君子と小人、徳と才

「『才』よりも『徳』が勝っている人を『君子』と言い、『徳』よりも『才』が勝っている人を『小人』と言う」


最近読んだこの言葉が気になっています。私たちの世代は、「徳」について具体的に何かを学ぶ機会を与えられてこなかったので、優秀な人であればあるほど「才」が勝っている人が多いのではないかと思います。つまり、「小人」が幅を利かす社会になっているのではないでしょうか。


「才」の秀逸さは、比較的それを見出しやすく、世の中にも認知されやすいものと思われます。そのため、「才」が賞賛され、ますます「才」を重要視する価値観が増幅されていきます。しかしながら…


最近、自分なりに漠然と感じることですが、何かを突き抜けた「超一流の人」は、「才」を磨きつつも「徳」に優れた人が多いのではないでしょうか。事業において考えてみます。自分の小さなエゴに凝り固まったような人であったとしても、「才」に優れていれば、その「才」によって一定の成果を上げることはできると考えられます。しかしながら、「超一流の人」と誰もが認めるような事業人は、人間的な魅力もあってこそと思われます。それは、事業規模の大小は関係ありません。


もちろん、「下段者、上段者の力量を知らず」という真理があるでしょうから、自分自身がそのような「超一流の人」を理解することは難しいことなのかもしれません。


ただ、最近しばしば感じることですが、「目の前の大きな課題」を解決しようとするとき、「才」を通してうまく切り抜けようとすることに、そろそろ限界がきているような気がします。


原発問題もそうですし、日本国家の財政問題もそうですし、日本経済の活性化もそうだと思います。「才」を振りかざし、「才」と「才」をぶつけ合ってよりよい社会を構築しようとしても、どうも「悪あがき」のように見えてしまうのは私だけでしょうか。

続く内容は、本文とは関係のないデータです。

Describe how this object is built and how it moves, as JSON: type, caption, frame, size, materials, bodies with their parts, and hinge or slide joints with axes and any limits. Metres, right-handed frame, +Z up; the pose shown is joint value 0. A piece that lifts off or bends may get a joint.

それよりも、小さなエゴ(小我)を打ち砕く努力をし、より大きなエゴ(大我)を身につける修練を通して、よりよい方向性を見出していくことが「急がば回れ」の解決法であるような気がします。


「徳」は「才」よりも漠然としていて、把握しづらいものなのかもしれません。でも、だからこそ「徳」を重要視しようとする価値観が求められているのではないでしょうか。私自身、やっぱり「下段者」だからでしょうか、「才」のある人を理解することはできても、なかなか「徳」のある人を理解することはできません。


しかし、だからこそ「徳」に対しても無頓着ではない自分でありたいと思います。